Intitulée "Forces et illusions de la francophonie", l'intervention d'E. Orsenna commence par relever le paradoxe actuel de la France : comment un pays doté de tant d'atouts peut-il être aussi déprimé ? Prenant l'exemple de l'arrivée du musée Beaubourg à Metz, ce qui a relancé l'économie locale, son hypothèse est qu'il y a un défaut de culture à travers le pays. Passée cette introduction, E. Orsenna explique pourquoi la langue, notamment française possède "12 siècles de création collective", est vraiment "une vision du monde" et pourquoi elle est donc essentielle. Après la question du monde, vient celle des identités. Cette question des identités commence par une question dérangeante : "et si nous étions tous francophones en France ?". Une petite provocation pour souligner qu'environ 20% de la population ne maîtrise pas les fondamentaux de la langue ! Qui est le creuset de la communauté, du moteur économique et du droit, lui-même "maquette de la société".

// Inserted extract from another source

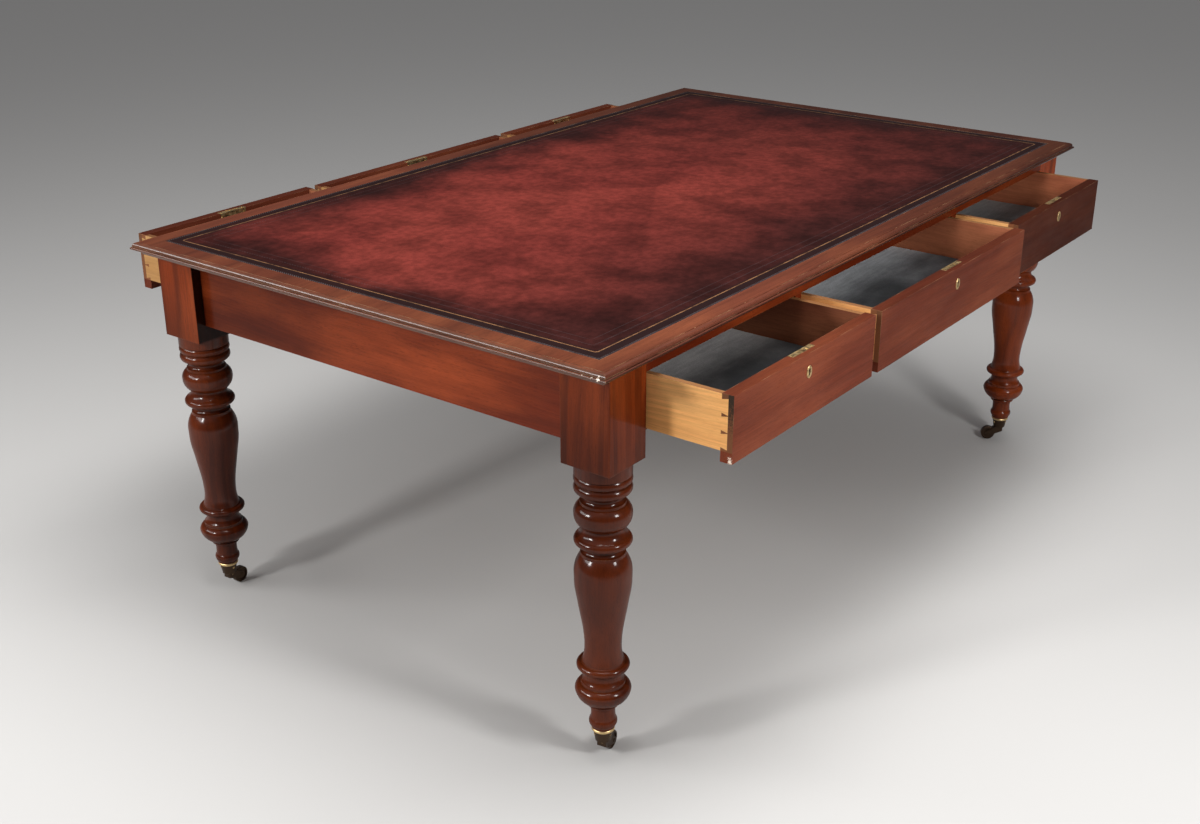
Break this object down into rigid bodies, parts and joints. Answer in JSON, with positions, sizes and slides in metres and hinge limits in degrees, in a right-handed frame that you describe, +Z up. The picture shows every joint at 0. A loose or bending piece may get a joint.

Enfin, vient le cœur du sujet de l'intervention d'E. Orsenna qui explique pourquoi il faut se méfier des chiffres et des apparences. S'il existe officiellement environ 220 millions de francophones sur le plan international, il est en réalité illusoire de penser que les francophones seront aussi nombreux dans un proche avenir si rien n'est fait. Prenant l'Afrique comme exemple, E. Orsenna affirme que nos hommes politiques feraient mieux de "quitter les 2 km² carrés du lieu de leur visite", ce qui leur permettrait peut-être de constater le double déclin : à la "base" lors de l'enseignement du français à l'école, mais aussi "au sommet" où il existe une sorte de "compétition pour ne pas aller étudier en France" !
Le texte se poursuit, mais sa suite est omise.